● Instructions to follow
Restate word for word the lines that begin the listing and end with the line holding "import * as THREE from 'three';".
• • • • •
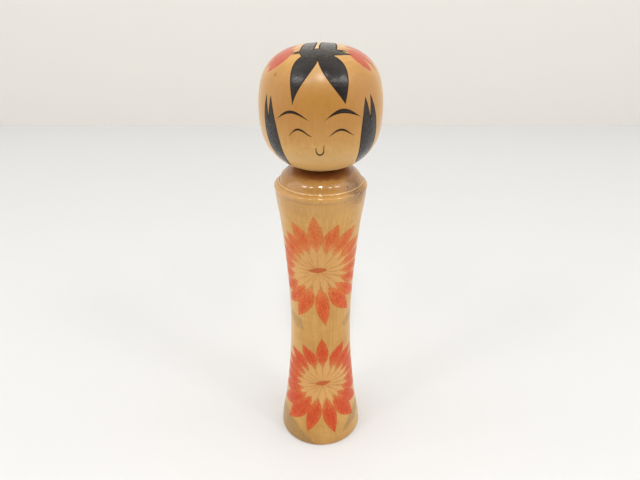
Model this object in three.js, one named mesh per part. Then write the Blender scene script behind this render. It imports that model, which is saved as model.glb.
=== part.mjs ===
// Turned wooden kokeshi doll whose head turns in its body.
// Millimetres, +Z up. The origin is on the axis, in the middle of the base, and the face looks to -Y.
//
// The doll is two turnings. The head is one block with its neck and a bulbed tenon below it. The body
// is a waisted column with an undercut socket in its shoulder, a little narrower at the mouth than the
// bulb. The warm tenon is forced in once while the body spins, and from then on the head turns
// but doesn't come out.
import * as THREE from 'three';

// Driving dimensions.
const HEIGHT = 240;               // base to crown
const BASE_RADIUS = 25.6;         // foot of the body
const WAIST_RADIUS = 18;          // narrowest part of the body
const SHOULDER_RADIUS = 24.5;     // top of the body's side, below the bead
const SHOULDER_HEIGHT = 166;
const GROOVE_RADIUS = 24.25;      // fine groove between the side and the bead
const GROOVE_HEIGHT = 166.8;
const BEAD_RADIUS = 24.9;         // round bead at the shoulder's edge
const RIDGE_RADIUS = 22.6;        // fine turned ridge inside the bead
const RIDGE_HEIGHT = 171.4;
const DOME_HEIGHT = 179.7;        // highest ring of the shoulder dome, round the neck
const HEAD_RADIUS = 31.1;
const NECK_RADIUS = 8.2;          // neck where it enters the body
const TENON_WAIST_RADIUS = 7.5;   // between the neck and the bulb
const TENON_BULB_RADIUS = 8.9;
const TENON_BULB_HEIGHT = 166;    // level of the widest part of the bulb
const TENON_END_HEIGHT = 160;     // flat end of the tenon
const RUNNING_GAP = 0.3;          // left all round the tenon and under it
const EDGE_ROUND = 0.8;           // broken edge at the foot
const SEGMENTS = 64;              // facets round each turning

// A smooth line through [radius, height] points.
function smoothLine(points, divisions) {
  const through = points.map(([radius, height]) => new THREE.Vector2(radius, height));
  return new THREE.SplineCurve(through).getPoints(divisions);
}

// Turns an outline, given from its lowest point on the axis, into a closed solid about +Z.
function turned(name, outline, colour) {
  const geometry = new THREE.LatheGeometry(outline, SEGMENTS);
  geometry.rotateX(Math.PI / 2);
  const material = new THREE.MeshStandardMaterial({ color: colour, roughness: 0.45, metalness: 0 });
  const mesh = new THREE.Mesh(geometry, material);
  mesh.name = name;
  return mesh;
}

// The tenon from its end up to the neck, as a line that is `gap` larger all round. The socket is the
// same line with the running gap, so the two always match.
function tenonLine(gap) {
  const end = TENON_END_HEIGHT - gap;
  return smoothLine([
    [TENON_BULB_RADIUS - 1.9 + gap, end],
    [TENON_BULB_RADIUS - 0.5 + gap, end + 2.4],
    [TENON_BULB_RADIUS + gap, TENON_BULB_HEIGHT],
    [TENON_BULB_RADIUS - 0.6 + gap, TENON_BULB_HEIGHT + 3.4],
    [TENON_WAIST_RADIUS + gap, TENON_BULB_HEIGHT + 7],
    [NECK_RADIUS - 0.3 + gap, TENON_BULB_HEIGHT + 10.5],
  ], 10);
}

function bodyOutline() {
  const foot = [
    new THREE.Vector2(0, 0),
    new THREE.Vector2(BASE_RADIUS - EDGE_ROUND, 0),
    new THREE.Vector2(BASE_RADIUS - EDGE_ROUND * 0.3, EDGE_ROUND * 0.3),
  ];
  const side = smoothLine([
    [BASE_RADIUS, EDGE_ROUND],
    [24.8, 7.5],
    [22.9, 19],
    [21, 33.5],
    [19.6, 48],
    [18.45, 65],
    [WAIST_RADIUS, 82],
    [18.35, 101],
    [19.5, 120],
    [21.1, 139],
    [22.9, 154],
    [SHOULDER_RADIUS, SHOULDER_HEIGHT],
  ], 26);
  const bead = smoothLine([
    [GROOVE_RADIUS, GROOVE_HEIGHT],
    [BEAD_RADIUS, GROOVE_HEIGHT + 1.4],
    [BEAD_RADIUS - 0.6, GROOVE_HEIGHT + 3.2],
    [RIDGE_RADIUS + 0.5, RIDGE_HEIGHT - 0.4],
    [RIDGE_RADIUS, RIDGE_HEIGHT],
  ], 8);
  const dome = smoothLine([
    [RIDGE_RADIUS - 0.6, RIDGE_HEIGHT + 0.3],
    [21.7, 173.4],
    [19.4, 176],
    [16.6, 178.3],
    [13, DOME_HEIGHT - 0.3],
    [NECK_RADIUS + RUNNING_GAP + 0.9, DOME_HEIGHT],
  ], 10);
  const mouth = [new THREE.Vector2(NECK_RADIUS + RUNNING_GAP, DOME_HEIGHT - 0.7)];
  const socket = tenonLine(RUNNING_GAP).reverse();
  const floor = [new THREE.Vector2(0, TENON_END_HEIGHT - RUNNING_GAP)];
  return [...foot, ...side, ...bead, ...dome, ...mouth, ...socket, ...floor];
}

function headOutline() {
  const end = [new THREE.Vector2(0, TENON_END_HEIGHT)];
  const tenon = tenonLine(0);
  const neck = [
    new THREE.Vector2(NECK_RADIUS, DOME_HEIGHT - 0.7),
    new THREE.Vector2(NECK_RADIUS + 0.3, DOME_HEIGHT + 0.4),
  ];
  const skull = smoothLine([
    [NECK_RADIUS + 1.2, DOME_HEIGHT + 0.8],
    [13, 180.8],
    [17, 182],
    [24, 187],
    [28.8, 194.3],
    [30.7, 202.8],
    [HEAD_RADIUS, 211],
    [30.35, 219],
    [28, 227.1],
    [22.8, 233.7],
    [15.4, 237.7],
    [7.7, 239.4],
    [0, HEIGHT],
  ], 36);
  return [...end, ...tenon, ...neck, ...skull];
}

const doll = new THREE.Group();
doll.add(turned('body', bodyOutline(), 0xc39b5f));
doll.add(turned('head', headOutline(), 0xc8a067));

export default doll;
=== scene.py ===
import math
import bpy
import numpy as np
from collections import namedtuple
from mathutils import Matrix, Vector


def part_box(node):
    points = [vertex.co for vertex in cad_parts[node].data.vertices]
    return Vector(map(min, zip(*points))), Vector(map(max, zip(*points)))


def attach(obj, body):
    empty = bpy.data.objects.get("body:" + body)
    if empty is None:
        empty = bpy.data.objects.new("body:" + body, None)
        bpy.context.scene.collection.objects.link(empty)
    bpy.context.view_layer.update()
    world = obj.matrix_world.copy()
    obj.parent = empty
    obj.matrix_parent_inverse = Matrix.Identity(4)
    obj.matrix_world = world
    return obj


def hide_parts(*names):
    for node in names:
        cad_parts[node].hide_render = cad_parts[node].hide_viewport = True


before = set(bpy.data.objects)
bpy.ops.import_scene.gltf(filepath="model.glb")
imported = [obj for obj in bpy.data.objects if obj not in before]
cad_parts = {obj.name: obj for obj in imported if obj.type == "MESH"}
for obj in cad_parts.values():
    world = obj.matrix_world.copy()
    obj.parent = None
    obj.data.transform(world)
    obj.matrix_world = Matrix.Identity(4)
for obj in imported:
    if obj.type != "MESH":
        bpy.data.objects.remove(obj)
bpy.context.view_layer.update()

# The doll's outlines and brushwork are written in millimetres of a doll 240 mm tall and scaled to the frame.
DRAWN_HEIGHT = 240
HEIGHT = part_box("head")[1][2]
MM = HEIGHT / DRAWN_HEIGHT

# Camera: distance and height in heights of the doll, shift to the side and lens in millimetres, pitch in
# degrees.
CAMERA_DISTANCE = 1.128
CAMERA_HEIGHT = 1.1486
CAMERA_ASIDE = -0.4
CAMERA_PITCH = 27.52
CAMERA_LENS = 30.375
SENSOR_WIDTH = 36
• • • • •
● Expected answer
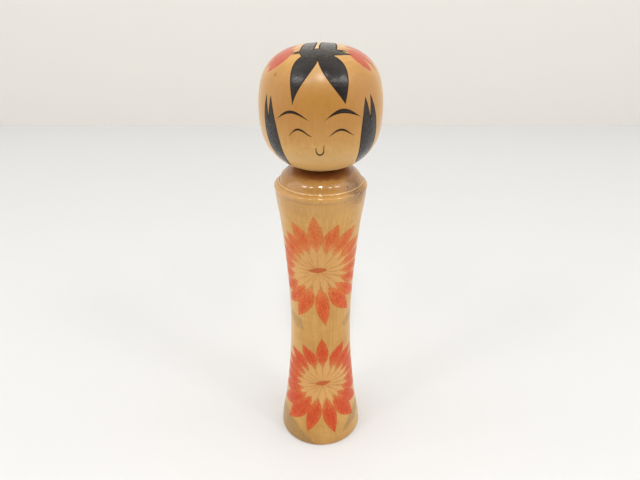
Model this object in three.js, one named mesh per part. Then write the Blender scene script behind this render. It imports that model, which is saved as model.glb.
=== part.mjs ===
// Turned wooden kokeshi doll whose head turns in its body.
// Millimetres, +Z up. The origin is on the axis, in the middle of the base, and the face looks to -Y.
//
// The doll is two turnings. The head is one block with its neck and a bulbed tenon below it. The body
// is a waisted column with an undercut socket in its shoulder, a little narrower at the mouth than the
// bulb. The warm tenon is forced in once while the body spins, and from then on the head turns
// but doesn't come out.
import * as THREE from 'three';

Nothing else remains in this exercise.